Cuddalore is also home. Perhaps, above all, that’s what it is. Home. It’s where I grew up, in a large tower-like home, too huge and too silent for its six occupants. It’s where I remember watching with awe as my grandfather, who towered taller than even my father, pushed himself up and walked down the corridor, paralysis and all. Walking down that corridor recently, I realized that my being about three feet tall contributed to that feeling. The walls are no longer that huge. It’s also the town where my family and I survived the Tsunami of 2004, thanking all there is to thank that we were not at the beach that morning and that the backwater flowed before our home.

All in all, Cuddalore and I share a love-hate relationship. I strongly believe that if this town remains a town trying to but failing to develop fifty years after it began to try, it’s because it isn’t focussing on trying, it’s focussing on the reasons why it has not succeeded. I am a critic of the unwritten social code in the town that prevents me from walking about it in the same freedom I experience in Chennai, or going to its beach, dressed as I want to. But all the same, I love it. It’s the dingy old place but it’s my dingy old place. Maybe I see its faults so clearly because it is my town. It’s home. 

Junglee

The words to a popular (in the 60s) old Hindi song begin “Chaahe koi mujhe Junglee Kahe...” Literally, of course, Junglee means “forest-dweller” but anyone would translate that song to mean “Even if people called me uncivilized…”

I found nothing anomalous about this song – and I don’t believe I am alone in this – until Dr. Vijaya Ramaswamy, a professor at JNU asked a very pertinent question in one of the lectures she recently delivered at Stella Maris College, “Why is Junglee a synonym of uncivilized?” And all of a sudden I began to become conscious of how much we historically stereotype in daily conversation.

Not to draw controversy into this article, but I remember remarking to my sister that I thought that it was “positively barbaric” that a cricketer should perform animal sacrifice. Now I see what I was really doing is assume that the Berbers, really a North African people, are – or were – any less civilized than I. When you become conscious of a particular daily habit, instances of it tend to jump out at you more than you realize. Suddenly I was hearing “vandalizing the school halls” or “dehati” (a pejorative term indicating lack of manners or finesse even though it literally means “rural”) and wondering if we were just blindly taking the winners’ word in Roman history and indeed how a dehati could be anything negative in a country that is still largely rural.

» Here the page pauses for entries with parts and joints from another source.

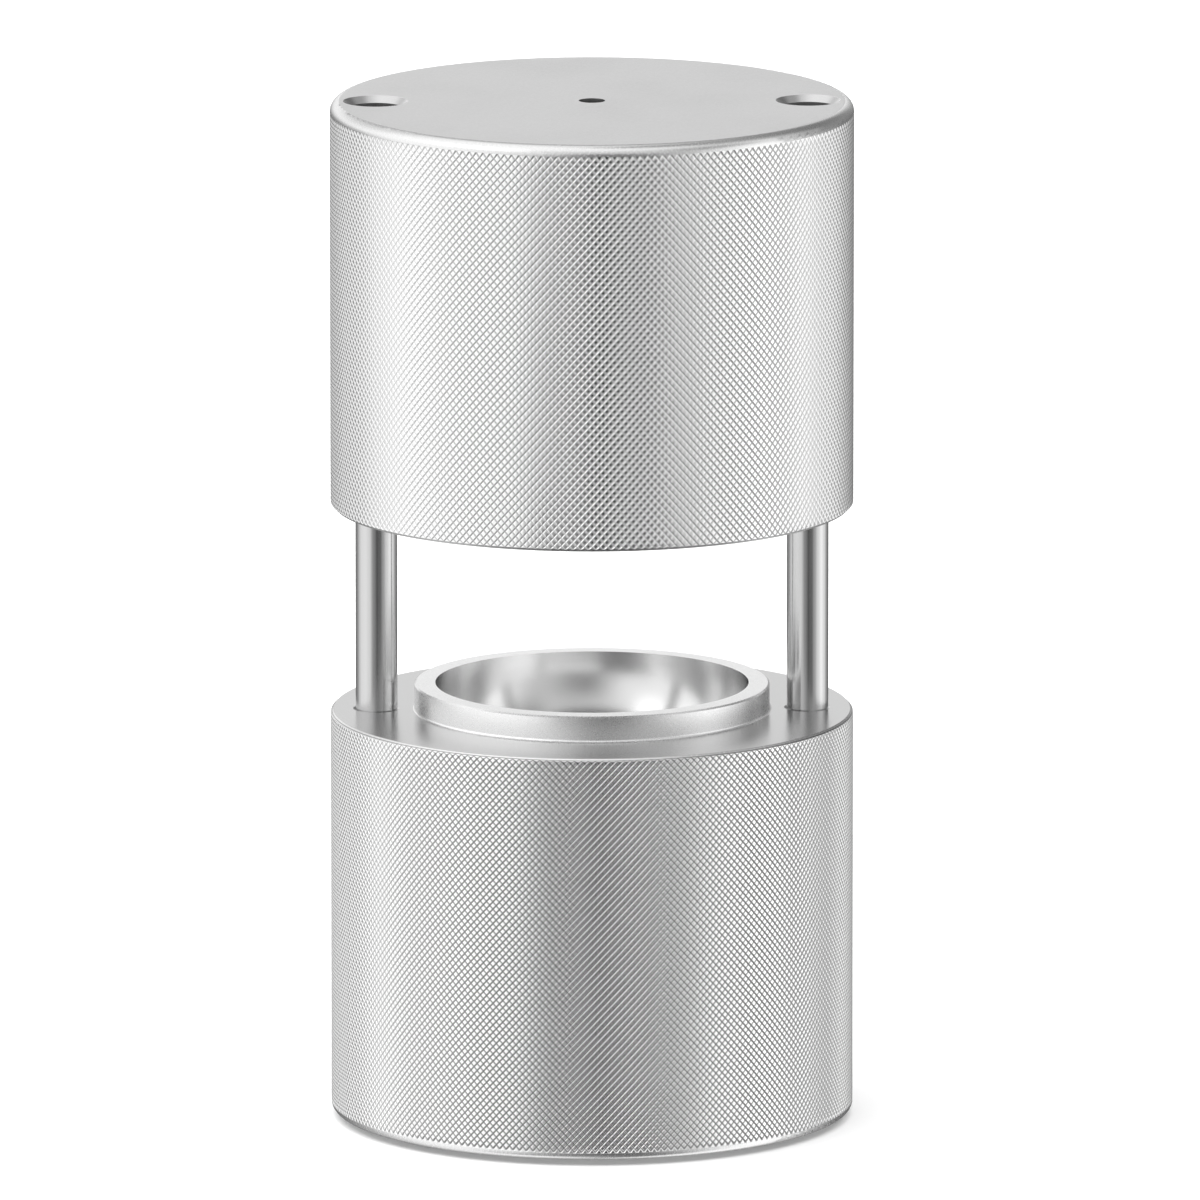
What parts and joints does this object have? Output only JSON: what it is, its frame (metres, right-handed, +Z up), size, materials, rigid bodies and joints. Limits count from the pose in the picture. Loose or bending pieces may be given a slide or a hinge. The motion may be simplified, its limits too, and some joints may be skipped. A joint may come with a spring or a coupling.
{
  "type": "ice ball press",
  "caption": "Ice ball press: two knurled aluminium cylinders, each with half a ball hollowed out, the upper one sliding on upright steel guide rods above the lower.",
  "frame": {"origin": "on the surface the press stands on, on the upright axis of both halves", "axes": "+Z up along the guide rods, +X from the left guide rod to the right one, the front faces -Y"},
  "size_m": [0.1, 0.1, 0.197],
  "materials": {
    "mould_aluminium": "fine bead-blasted faces and a rolled diamond knurl, clear",
    "rod_steel": "ground and polished stainless",
    "bush_polymer": "moulded, matte",
    "fastener_steel": "plain stainless",
    "foot_rubber": "matte"
  },
  "bodies": {
    "lower_half": {"lower_mould": "mould_aluminium", "left_guide_rod": "rod_steel", "left_rod_screw": "fastener_steel", "left_rod_washer": "fastener_steel", "right_guide_rod": "rod_steel", "right_rod_screw": "fastener_steel", "right_rod_washer": "fastener_steel", "foot_front_left": "foot_rubber", "foot_front_right": "foot_rubber", "foot_rear_left": "foot_rubber", "foot_rear_right": "foot_rubber"},
    "upper_half": {"upper_mould": "mould_aluminium", "left_lower_bush": "bush_polymer", "left_upper_bush": "bush_polymer", "right_lower_bush": "bush_polymer", "right_upper_bush": "bush_polymer"}
  },
  "joints": [
    {"name": "press_slide", "type": "slide", "parent": "lower_half", "child": "upper_half", "axis": [0, 0, 1], "range_m": [-0.04, 0.03]}
  ]
}
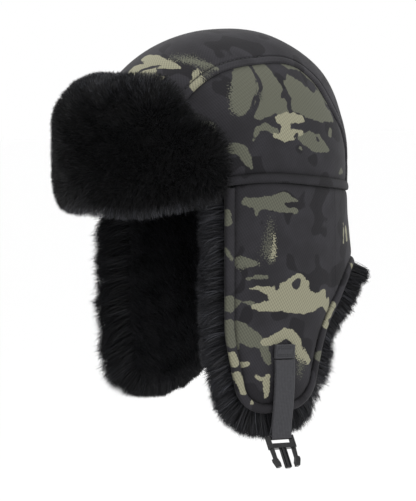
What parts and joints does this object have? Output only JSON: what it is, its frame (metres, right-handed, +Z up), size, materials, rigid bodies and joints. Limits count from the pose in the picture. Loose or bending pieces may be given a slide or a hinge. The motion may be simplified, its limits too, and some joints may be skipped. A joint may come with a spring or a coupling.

Of course the evolution of words has a lot to do with it. When people and racial stereotyping of people is not involved, etymologies can be a lot of fun. For instance, we ask each other today, “Aapki tankha kya hai?” (What is your salary?) “Tankha” was incidentally a currency in the early Islamic past of India. Today, it merely signifies money earned. The same goes with the word “Panam” in tamil that comes from the old “Fanam.” “Salary” itself of course comes from the latin “salarium” meaning “salt.” As Dr. Ramaswamy says in this regard, read Asterix and you’ll know.

Returning to the basic issue at hand, though, what got me thinking about this was when I read the term “oriental barbarism” in Thomson’s classic history of Europe after Napoleon. Shocked as I was, considering the double stereotyping, I couldn’t help thinking that that made me a Junglee. Yahoo?